On a few platforms (currently Linux/i686, Linux/x86_64 and SPARC), GC_MALLOC also causes some more information about its call stack to be saved in the object. Such information is reproduced in the error reports in very non-symbolic form, but it can be very useful with the aid of a debugger.

An Example

The leak_detector.h file is located in the include/gc subdirectory of the distribution.

Assume the collector has been built with -DFIND_LEAK or GC_set_find_leak(1) exists as the first statement in main.

The program to be tested for leaks could look like tests/leak.c file of the distribution.

On Linux/x86_64 the output to the stderr stream would be like:

Found 1 leaked objects:
0x7f5229ccbe70 (tests/leak.c:50, sz= 6, NORMAL)
        Call chain at allocation:
                bdwgc/.libs/libgc.so.1(+0x173f3) [0x7f5229eff3f3]
                bdwgc/.libs/leaktest(+0x12f1) [0x55bcdfc5a2f1]
                /lib/x86_64-linux-gnu/libc.so.6(__libc_start_main+0xea) [0x7f5229d1fd0a]
                bdwgc/.libs/leaktest(+0x135a) [0x55bcdfc5a35a]

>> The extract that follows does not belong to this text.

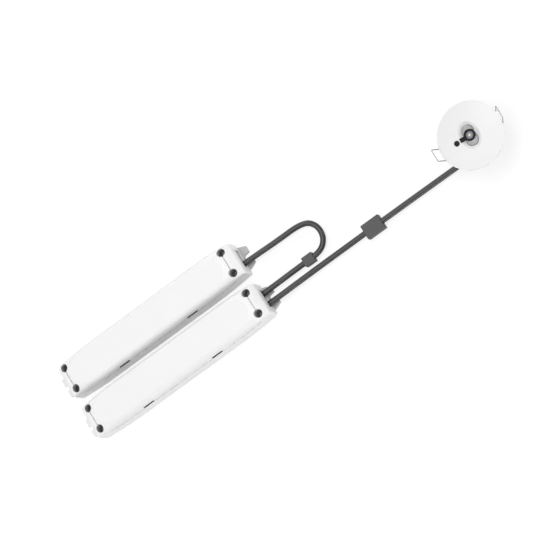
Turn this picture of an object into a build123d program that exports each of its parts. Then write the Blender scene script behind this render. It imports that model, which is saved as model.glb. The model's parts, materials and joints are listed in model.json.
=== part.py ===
from build123d import *
import math
import os

os.makedirs("parts", exist_ok=True)

# Emergency downlight kit, in millimetres: a recessed head, a control gear box and a battery box,
# joined by a link cable and a head cable. +X runs from the boxes to the head, +Z out of the faces.

# Both boxes share one moulding
body_length = 279.0
body_width = 51.4
body_end_width = 45.2
bulge_run = 58.0
corner_radius = 2.6
wall = 2.0
floor_thickness = 2.0
base_height = 22.5
plateau_height = 35.0
plateau_width = 39.0
plateau_low_inset = 16.0
plateau_high_inset = 20.0
plateau_end_run = 24.0
shoulder_fullness = 0.893
shoulder_levels = (0.0, 0.24, 0.48, 0.68, 0.84, 0.944, 1.0)
parting_chamfer = 0.7
fit_gap = 0.2

# Screws that close a box, at the bottom of deep wells
screw_pitch_y = 30.5
screw_low_inset = 11.0
screw_high_inset = 12.6
well_diameter = 10.6
well_wall = 1.4
well_floor = 2.0
boss_top = 13.2
groove_width = 1.4
groove_bottom = 29.4
groove_rib_width = 4.4
boss_diameter = 7.4
cover_screw_diameter = 3.0
cover_screw_head = 7.4
cover_screw_head_height = 2.4
cover_screw_length = 8.5
recess_width = 1.0
screw_clearance = 0.1

# Forked fixing tabs
tab_reach = 11.5
tab_thickness = 3.0
tab_root_width = 32.8
tab_tip_width = 24.6
notch_width = 4.6
notch_mouth_width = 7.0
notch_depth = 8.6

# Snap tongues and their slots
snap_spread = 0.396 * body_length
snap_shift = -2.2
snap_length = 15.6
snap_height = 3.6
snap_above_parting = 0.6
tongue_thickness = 1.4
tongue_catch = 0.9
catch_height = 1.4
lip_depth = 2.5
lip_thickness = 1.2
lip_end_gap = 32.5

# Cable entries
cable_diameter = 7.4
cable_gap = 0.15
entry_pitch = 15.0
entry_width = 24.8
entry_height = 9.0
clamp_width = 7.0
clamp_thickness = 3.0
clamp_length = 24.0
clamp_from_end = 20.0
clamp_post_diameter = 6.4
clamp_screw_diameter = 3.0
sheath_inside = 28.0
core_diameter = 1.8
core_pitch = 2.3

# Control gear
board_thickness = 1.6
board_stand_off = 4.0
board_width = body_end_width - 2 * wall - fit_gap
terminal_face_from_end = 35.5
board_low_inset = 24.5
gear_board_length = body_length - terminal_face_from_end - board_low_inset
post_diameter = 5.2
post_inset = 6.0
board_screw_diameter = 2.4
board_screw_head = 4.6
terminal_depth = 12.0
terminal_length = board_width / 2 - 2.5
terminal_height = 11.0
transformer_length = 28.0
transformer_width = 24.0
transformer_height = 20.0
choke_diameter = 17.0
choke_height = 13.0
capacitor_diameter = 10.0
capacitor_height = 17.0
spreader_length = 62.0
spreader_height = 17.0
spreader_thickness = 2.0

# Battery
cell_diameter = 25.0
cell_count = 4
cell_start_inset = 21.0
cell_end_gap = 5.7
tag_gap = 0.6
tag_diameter = 8.0
cell_cap_diameter = 9.0
battery_board_length = 20.0
cell_room = body_length - cell_start_inset - terminal_face_from_end - battery_board_length - cell_end_gap
cell_spacing = cell_room / cell_count
cell_length = cell_spacing - tag_gap
cradle_floor = 1.2
cradle_lift = 1.0
cradle_rib = 2.2
cradle_rib_height = 9.0
cradle_width = 42.0
strap_width = 8.0
strap_thickness = 0.6

# Head
trim_diameter = 85.0
trim_height = 43.0
trim_edge = 1.8
trim_crown = 3.0
trim_shell = 2.0
flange_width = 8.5
collar_diameter = trim_diameter - 2 * flange_width
collar_wall = 2.0
plate_thickness = 3.0
plate_top = 36.0
dish_width = 0.306 * trim_diameter
dish_length = 0.435 * trim_diameter
lobe_diameter = 0.188 * trim_diameter
lobe_spread = 0.139 * trim_diameter
lens_fit = 0.15
lens_step = 40.3
lens_base_height = 2.1
lens_dome = 2.0
eye_dome = 1.4
retainer_outer = 14.8
retainer_inner = 10.2
retainer_height = 2.0
retainer_seat = 44.6
retainer_tab_width = 5.4
retainer_tab_reach = 13.6
led_size = 5.0
led_height = 1.0
led_dome_diameter = 3.2
pad_thickness = 0.5
trim_boss_circle = collar_diameter - 11.0
trim_boss_diameter = 5.6
head_board_diameter = trim_boss_circle - trim_boss_diameter - 2.4
head_board_screw_circle = head_board_diameter - 8.0
button_diameter = 6.6
button_from_axis = 18.8
button_gap = 0.25
button_proud = 1.5
button_travel = 0.8
button_collar = 1.6
button_seat_gap = 0.3
switch_size = 6.0
switch_height = 2.0
fin_count = 18
fin_thickness = 1.6
fin_diameter = collar_diameter - 2.0
fin_bottom = 11.0
hub_diameter = 28.0
clip_pocket_width = 20.4
trim_screw_diameter = 2.4
trim_screw_head = 4.4
trim_screw_head_height = 1.8
trim_screw_length = 6.4
cap_diameter = fin_diameter - 16.0
cap_wall = 2.0
cap_screw_circle = 20.0
gasket_thickness = 1.0
gasket_width = 6.5
gland_offset = -12.9
gland_height = 5.0
gland_length = 7.0
gland_flange = 9.4
gland_bore_wall = 0.8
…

On Solaris/SPARC host the output would be like:

Found 1 leaked objects:
0xef621fc8 (tests/leak.c:50, sz= 6, NORMAL)
        Call chain at allocation:
                args: 4 (0x4), 200656 (0x30FD0)
                ##PC##= 0x14ADC
                args: 1 (0x1), -268436012 (0xEFFFFDD4)
                ##PC##= 0x14A64

On some operating systems the output would contain only information about the immediate caller:

Found 1 leaked objects:
0x10040fe0 (tests/leak.c:50, sz= 6, NORMAL)
        Caller at allocation:
                ##PC##= 0x10004910

On most other operating systems the output would look like:

Found 1 leaked objects:
0x806dff0 (tests/leak.c:50, sz= 6, NORMAL)

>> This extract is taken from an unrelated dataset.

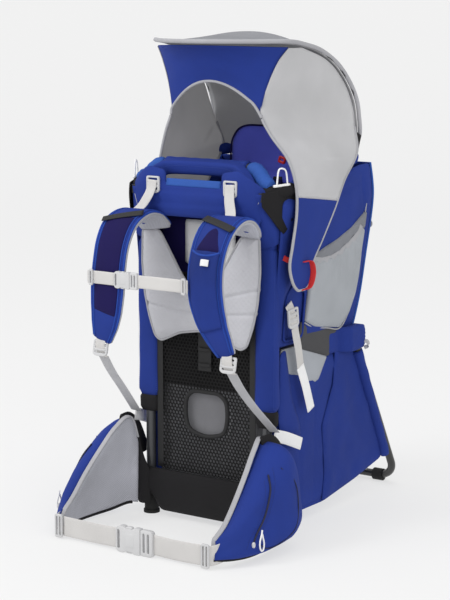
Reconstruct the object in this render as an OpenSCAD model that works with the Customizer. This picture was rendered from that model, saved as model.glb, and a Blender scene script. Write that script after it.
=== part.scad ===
// Child carrier backpack, standing on its front feet and open kickstand.
// Every sub-part is drawn from the back panel: X across (wearer's left), Y rearward from the
// frame uprights, Z up from the floor. at_origin() then centres the whole carrier on the origin.

/* [Frame] */
// Distance from the mid-plane to each frame upright
frame_x = 136; // [130:1:142]
// Outside diameter of the main frame tube
frame_tube = 19; // [16:0.5:20]
// Height of the grab bar at the top of the main frame
frame_top = 690; // [680:1:700]
// Height of the seat frame tubes
seat_frame_z = 337; // [334:1:340]

/* [Cockpit rim] */
// Distance from the mid-plane to each side tube of the rim
rim_x = 168; // [164:1:170]
// Height of the rim at its front
rim_z = 645; // [640:1:650]
// Rearward rise of the rim, in degrees
rim_tilt = 10; // [9:0.5:11]
// Length of the rim along its slope
rim_length = 326; // [320:1:330]

/* [Kickstand] */
// Distance from the mid-plane to each kickstand tube
stand_x = 152; // [151:0.5:153]
// Angle of the open kickstand, rearward from straight down
stand_angle = 29; // [27:0.5:31]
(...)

In the first 3 cases some information is given about how malloc was called when the leaked object was allocated. For Solaris, the first line specifies the arguments to GC_debug_malloc (the actual allocation routine), the second one specifies the program counter inside main, the third line specifies the arguments to main, and, finally, the program counter inside the caller to main (i.e. in the C startup code).

In many cases, a debugger is needed to interpret the additional information. On systems supporting the adb debugger, the tools/callprocs.sh script can be used to replace program counter values with symbolic names. The collector tries to generate symbolic names for call stacks if it knows how to do so on the platform. This is true on Linux/i686 and Linux/x86_64, but not on most other platforms.

Simplified leak detection under Linux

It should be possible to run the collector in the leak detection mode on a program a.out under Linux/i686 and Linux/x86_64 as follows:

1. If possible, ensure that a.out is a single-threaded executable. On some platforms this does not work at all for the multi-threaded programs.
2. If possible, ensure that the addr2line program is installed in /usr/bin. (It comes with most Linux distributions.)
3. If possible, compile your program, which we'll call a.out, with full debug information. This will improve the quality of the leak reports. With this approach, it is no longer necessary to call GC_ routines explicitly, though that can also improve the quality of the leak reports.
4. Build the collector and install it in directory foo as follows (it may be safe to omit the --disable-threads option on Linux, but the combination of thread support and malloc replacement is not yet rock solid):

• configure --prefix=_foo_ --enable-gc-debug --enable-redirect-malloc --disable-threads
• make
• make install

5. Set environment variables as follows (the last two are optional, just to confirm the collector is running, and to facilitate debugging from another console window if something goes wrong, respectively):

• LD_PRELOAD=_foo_/lib/libgc.so
• GC_FIND_LEAK
• GC_PRINT_STATS
• GC_LOOP_ON_ABORT

6. Simply run a.out as you normally would. Note that if you run anything else (e.g. your editor) with those environment variables set, it will also be leak tested. This may or may not be useful and/or embarrassing. It can generate mountains of leak reports if the application was not designed to avoid leaks, e.g. because it's always short-lived.

This has not yet been thoroughly tested on large applications, but it's known to do the right thing on at least some small ones.